The Science of Learning Institute has received substantial financial support from an anonymous donor to begin its mission. The institute this fall invited proposals for funding interdisciplinary research activities, postdoctoral fellowships, and workshops. Funding will be prioritized toward proposals that are highly innovative and interdisciplinary, requiring that at least two departments and/or divisions be involved.
"The faculty have to push the envelope in terms of looking at learning and take on a bigger chunk than they normally would alone," Landau says. "We are looking for new partnerships. Applied Math and Psychological and Brain Sciences might engage on one project, Neurology, Computer Science, and Cognitive Science on another."
Funding target areas include memory and attention, language, spatial cognition, and others.
The deadline for the first set of proposals was March 22, and the steering committee is currently engaged in the selection process.
Brenda Rapp, chair of the Department of Cognitive Science and a member of the steering committee, says that the institute will be tremendously important for Johns Hopkins and its faculty.
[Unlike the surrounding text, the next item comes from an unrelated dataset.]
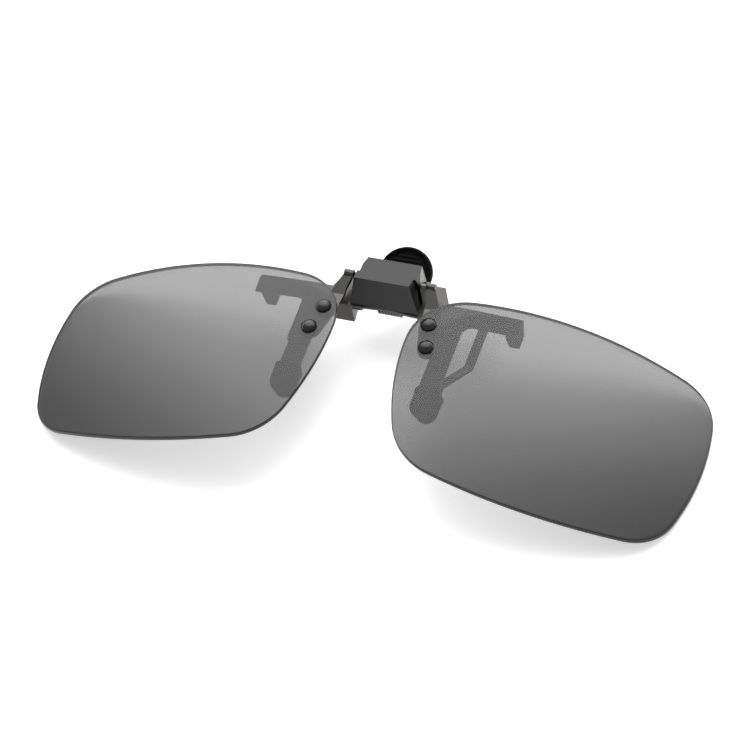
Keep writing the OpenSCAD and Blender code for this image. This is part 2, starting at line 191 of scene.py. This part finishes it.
# %% [markdown]
# ## Own pieces
# Lenses, sleeves and thumb pad have shapes that a plain solid doesn't show well, so each is drawn anew and
# stands for its node. A piece is drawn flat about its own middle, leaned as the whole clip leans at rest,
# and set with the middle of its box on the middle of its node's box. Then it rides on the node's body, so
# it follows the lenses when they flip and the jaw when it opens.

# %% Place a piece
LEAN = 1.9
MERGE_GAP = 0.0005
BODY_OF = {node: body for body, names in frame["record"]["behaviour"]["bodies"].items() for node in names}


def middle_of(points):
    return (Vector(map(min, zip(*points))) + Vector(map(max, zip(*points)))) / 2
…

"It provides a structure to bring together the large number of researchers and projects concerning the science of learning that are spread across the university," Rapp says.
Rapp is currently focused on the individual differences in the brain's ability to recover from damage that affects cognitive functions such as language, reading, and writing. We know that almost everyone experiences some recovery subsequent to brain damage, Rapp says, but what we don't understand is why some people recover so much better than others.
The Science of Learning Institute is perfectly suited to deal with such a puzzle. It is not simply a matter of the size of the lesion, as some may think.
"Understanding this is critical for developing methods to maximize recovery. This has been a difficult area to research, and relatively little progress has been made since everyone's brain is different, everyone's lesion is different," she says. "The work in this area will require expertise across a number of disciplines: cognitive science, neuroscience, brain imaging, and computer science."
Richard Huganir, professor and chair of the Department of Neuroscience and co-director of the Johns Hopkins Brain Science Institute, has focused his research on the regulation of neurotransmitter receptors and brain function in health and disease. Huganir views the institute as a "great" endeavor that comes at a critical time when future NIH funding levels are unclear.
"The institute has added value in that it could fund research that might otherwise not get funded," says Huganir, a member of the steering committee.
Huganir, who will be on the committee looking at the grant proposals, says that the institute's faculty will tackle big questions, such as individual differences in learning, from people with disabilities to those with special talents. "What causes someone to have memory deficiency? What is occurring at a genetic level? We will also need to examine super learners, such as those at the Center for Talented Youth. What makes them different?"
Michael McCloskey, a professor in Cognitive Science, says that some of the deepest scientific challenges have to deal with the brain.
"There are 100 billion nerve cells in the brain with countless connections. It's a staggering challenge to understand how it all works," he says. "Just what makes us conscious and aware of our surroundings? We have much work in front of us."